Bagi sebagian orang, Malioboro adalah tempat wisata yang ramai, penuh dengan toko, pedagang, dan lampu-lampu malam yang memanjakan mata. Namun bagi Pak Biyanto, kawasan itu adalah tempatnya menggantungkan harapan selama puluhan tahun. Sejak tahun 1989 (35 tahun) ia menarik becak di sepanjang jalan Malioboro, Yogyakarta, untuk mencari nafkah demi menghidupi keluarganya.
Kini usianya 68 tahun. Tubuhnya tidak sekuat dulu, tapi semangatnya belum surut. Setiap hari ia tetap datang ke kawasan Malioboro dengan becak yang setia menemaninya sejak lama. Sekali mendapat penumpang, ia bisa memperoleh sekitar Rp.20.000,00. Tidak selalu ada yang mau naik becak, apalagi sekarang. Tapi ia tetap datang, menawarkan jasanya dengan sopan.
"Saya biasanya tanya baik-baik mau kemana. Kalau mau saya antar, kalau nggak ya tidak masalah," ujarnya sambil merapikan jok becaknya.
Pak Biyanto bukan berasal dari keluarga berada. Dulu, sebelum menjadi tukang becak, ia sempat menjadi pelayan toko. Tapi upah bulanan yang ia terima sangat kecil, tidak cukup untuk memenuhi kebutuhan rumah tangganya, apalagi untuk biaya makan, sekolah anak, dan kebutuhan sehari-hari. Ia mencoba bertahan beberapa waktu, mencoba mengatur keuangan sebaik mungkin. Namun karena kebutuhan yang terus meningkat dan tidak bisa ditunda, ia akhirnya memutuskan untuk mengambil Keputusan lain. Ia memilih menjadi tukang becak, pekerjaan yang tidak membutuhkan modal besar dan bisa langsung membawa uang tunai setiap harinya, meskipun jumlahnya tidak menentu.
"Satu kali narik dapat 20 ribu. Kalau dapat dua penumpang ya lumayan. Tapi sering juga cuma sekali, atau malah nggak dapat sama sekali," katanya.
Namun ia tidak pernah mengeluh. Yang penting, menurutnya, kebutuhan dasar keluarga bisa terpenuhi. Ia tidak mengejar kemewahan, hanya ingin hidup layak dan bisa mengantar anaknya sekolah. Sikap itu membuatnya bertahan hingga menerima kenyataan hidup dengan tenang, dan tetap menjalani hari-harinya dengan sabar.

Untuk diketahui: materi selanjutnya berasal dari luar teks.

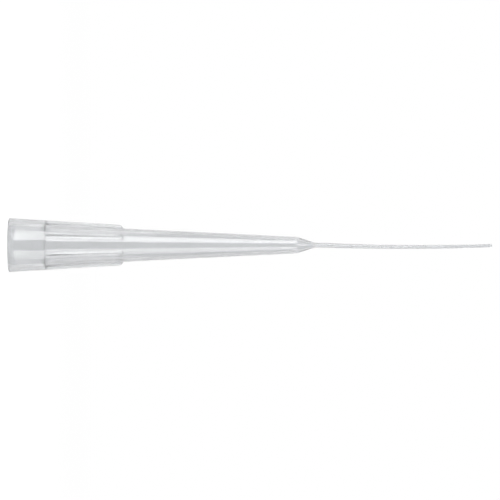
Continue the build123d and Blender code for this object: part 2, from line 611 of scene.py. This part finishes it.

Meskipun satu tujuan hidupnya telah berhasil dicapai, tantangan belum selesai. Di Tengah perubahan zaman, pekerjaan menarik becak semakin terpinggirkan. Pak Biyanto memiliki tiga anak. Salah satu kebanggaan terbesarnya adalah berhasil menyekolahkan salah satu anak perempuannya hingga lulus kuliah dari Universitas Islam Negeri Sunan Kalijaga Yogyakarta (UIN SUKA). Itu bukan hal yang mudah bagi seorang tukang becak, tapi Pak Biyanto melakukannya tanpa menjual harta atau berhutang demi kelangsungan pendidikan anak-anak. Ia membiayai Pendidikan anaknya dari hasil menarik becak : sedikit demi sedikit, tapi konsisten. Ia rela melakukan apapun agar anak-anaknya bisa melanjutkan Pendidikan.
"Saya cuma ingin anak-anak bisa hidup lebih baik dari saya. Jangan jadi tukang becak seperti saya. Cukup saya aja," ucapnya.
Keberhasilan itu menjadi pencapaian yang sangat membanggakan. Kini, anak yang ia perjuangkan selama bertahun-tahun sudah lulus dan mulai membangun masa depan sendiri. Pak Biyanto merasa usahanya tidak sia-sia. Ia telah membuktikan bahwa kerja keras dan ketulusan bisa membawa hasil, meskipun jalan yang ditempuh tidak mudah.